A life management strategy for a typical gas heater tube has been presented with useful guidelines.7,8,9 This can be further simplified. MICA is an easy-to-remember approach toward a remaining tube life estimation:

  • Monitor and record the measurements (online and offline during shutdown)
  • Interpret and analyze the data, identifying the deterioration mechanism
  • Calculate as per the code provisions utilizing data and interpretations
  • Adjust or adapt the shutdown frequency of possible operating parameters.
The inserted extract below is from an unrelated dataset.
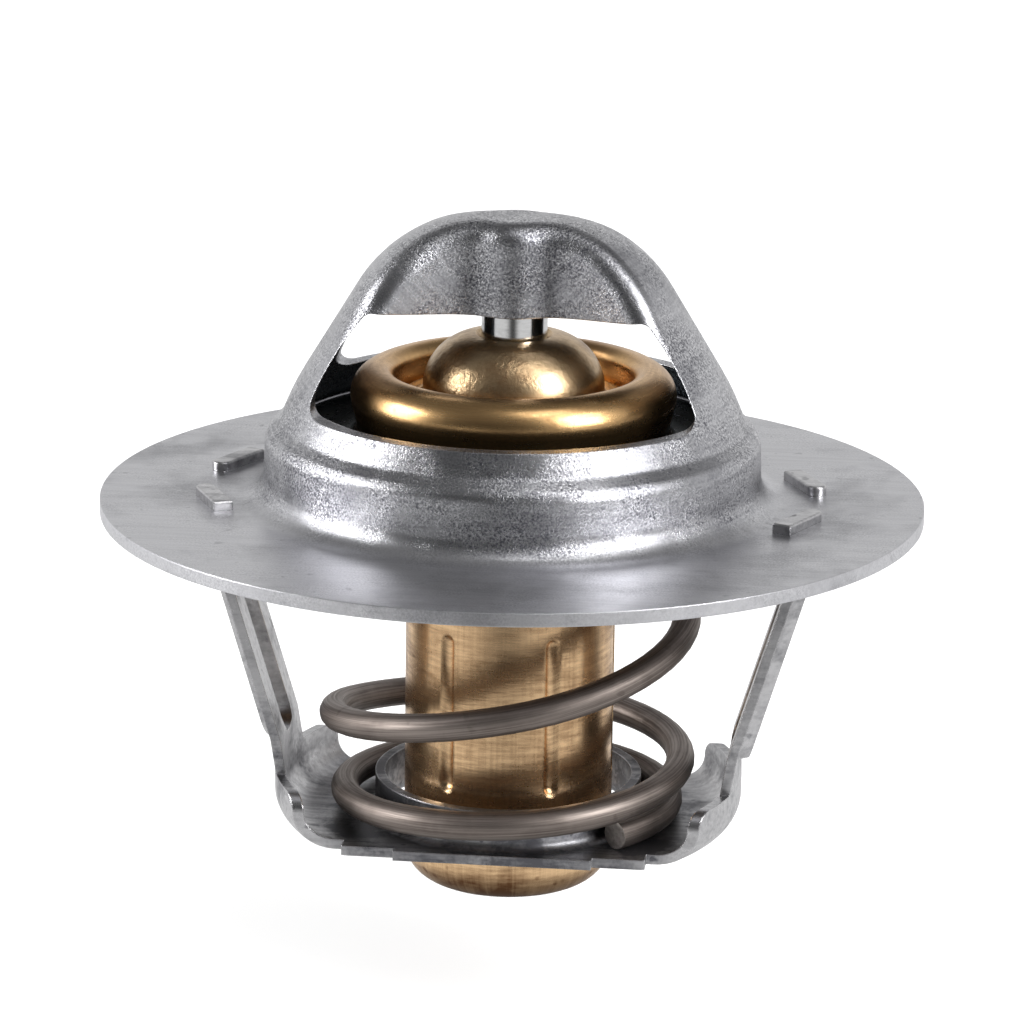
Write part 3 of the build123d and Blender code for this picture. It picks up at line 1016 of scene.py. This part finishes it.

Considering the high severity of heaters, the recommended offline inspection frequency can be considered as 3 yr, or 50% of the predicted remaining life, whichever is less. HP

LITERATURE CITED

  1. Bueno, A. and V. Regueira, “Energy losses from the radiant firebox wall of pyrolysis furnaces,” Hydrocarbon Processing, April 2018.
  2. Farrar, J. C. M., The alloy tree—A guide to low-alloy steels, stainless steels and nickel-base alloys, Woodhead Publishing Ltd. and CRC Press LLC, 2004.
  3. “Calculation of heater-tube thickness in petroleum refineries,” API Standard 530, 7th Ed., (including Annexures A and G), April 2015
  4. Cagnolatti, C. L., “Top seven causes for lost olefin production,” Hydrocarbon Processing, April 2015.
  5. Dutta, H., “Building blocks of process safety,” Hydrocarbon Processing, October 2018.
  6. Kumar, R., “Reported reduction in tube metal temperature in CDU heater application claiming up to 100°C,” Refining India.
  7. Vicente, F., “Defining the optimal life management strategy for gas heater tubes,” Inspectioneering Journal, May/June 2013.
  8. Upadhyaya, K., P. Haribhakti, J. Patel and V. K. Bafna, “An integrated approach for RLA of reformer tubes by NDT (ARTiS),” https://www.ndt.net/article/apcndt2013/papers/186.pdf
  9. Singh, S. P., “Remaining life assessment of outlet radiant heater tube of naphtha cracking unit—a case study,” CORCON 2017, Mumbai, India.